PROBLEM => Would you return all of this data exactly, leaving nothing out?

=-=-=-=-=

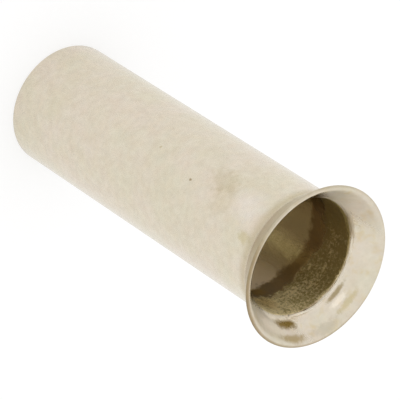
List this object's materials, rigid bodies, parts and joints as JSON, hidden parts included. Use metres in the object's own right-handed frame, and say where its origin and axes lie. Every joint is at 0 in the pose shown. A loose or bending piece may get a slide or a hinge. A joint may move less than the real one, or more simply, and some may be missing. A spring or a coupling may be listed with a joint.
{
  "type": "wire ferrule",
  "caption": "Thin tinned copper sleeve, open at both ends and flared at one, that gathers the bare strands of a wire before they are clamped.",
  "frame": {"origin": "on the barrel's axis, in the plane of the plain cut end", "axes": "+Z along the barrel's axis, from the plain end up to the flared mouth. The sleeve is round about Z."},
  "size_m": [0.01, 0.01, 0.025],
  "materials": {
    "tinned_copper": "satin tin plating over copper, faintly mottled"
  },
  "bodies": {
    "root": {"ferrule": "tinned_copper"}
  },
  "joints": []
}
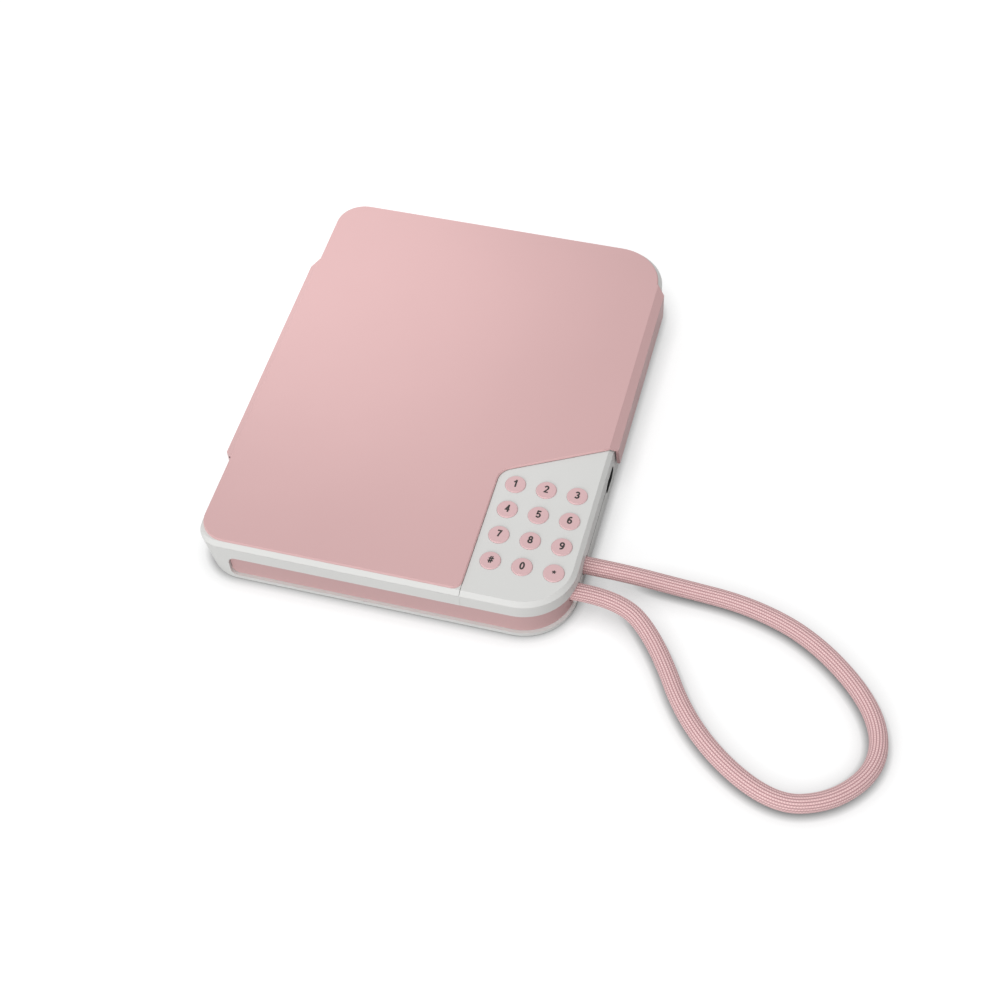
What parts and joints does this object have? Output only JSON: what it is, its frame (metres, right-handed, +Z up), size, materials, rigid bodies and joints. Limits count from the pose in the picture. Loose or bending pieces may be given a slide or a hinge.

=-=-=-=-=

SOLUTION BELOW =>
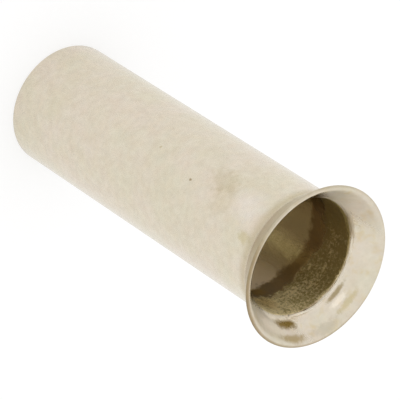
List this object's materials, rigid bodies, parts and joints as JSON, hidden parts included. Use metres in the object's own right-handed frame, and say where its origin and axes lie. Every joint is at 0 in the pose shown. A loose or bending piece may get a slide or a hinge. A joint may move less than the real one, or more simply, and some may be missing. A spring or a coupling may be listed with a joint.
{
  "type": "wire ferrule",
  "caption": "Thin tinned copper sleeve, open at both ends and flared at one, that gathers the bare strands of a wire before they are clamped.",
  "frame": {"origin": "on the barrel's axis, in the plane of the plain cut end", "axes": "+Z along the barrel's axis, from the plain end up to the flared mouth. The sleeve is round about Z."},
  "size_m": [0.01, 0.01, 0.025],
  "materials": {
    "tinned_copper": "satin tin plating over copper, faintly mottled"
  },
  "bodies": {
    "root": {"ferrule": "tinned_copper"}
  },
  "joints": []
}
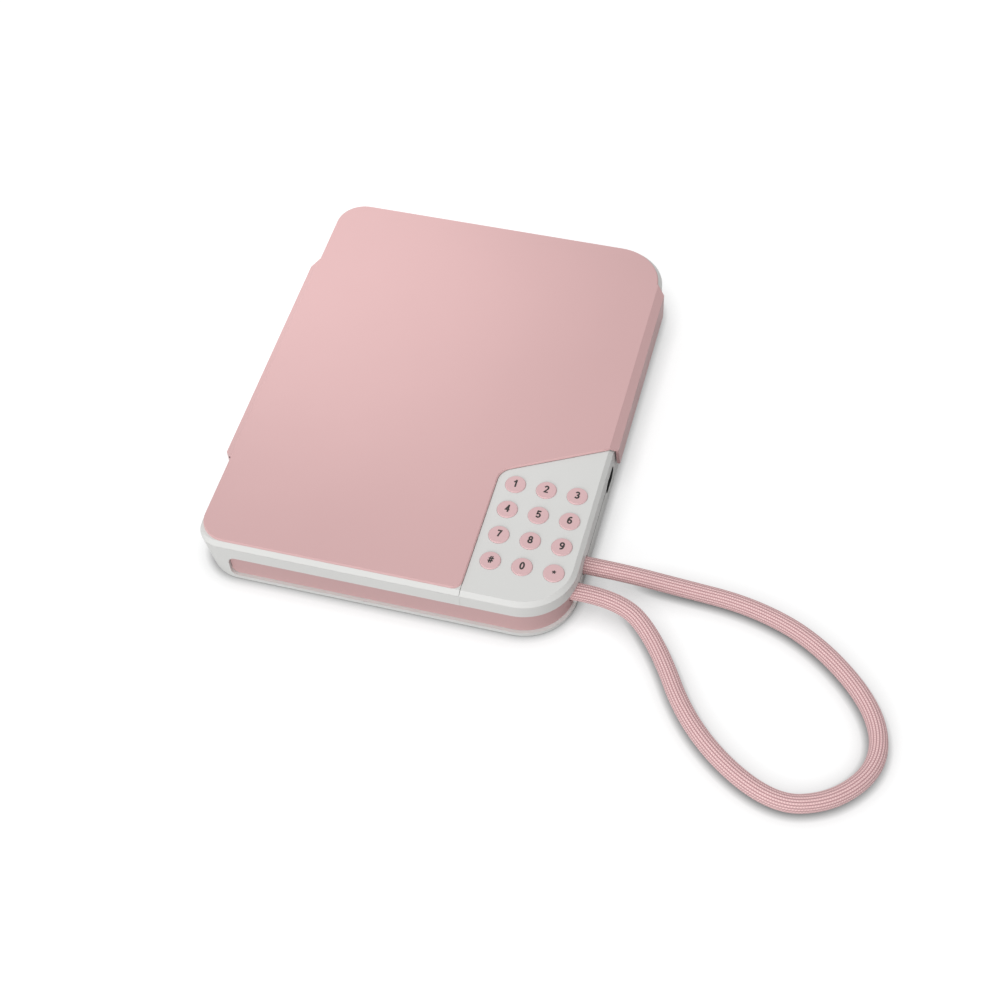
What parts and joints does this object have? Output only JSON: what it is, its frame (metres, right-handed, +Z up), size, materials, rigid bodies and joints. Limits count from the pose in the picture. Loose or bending pieces may be given a slide or a hinge.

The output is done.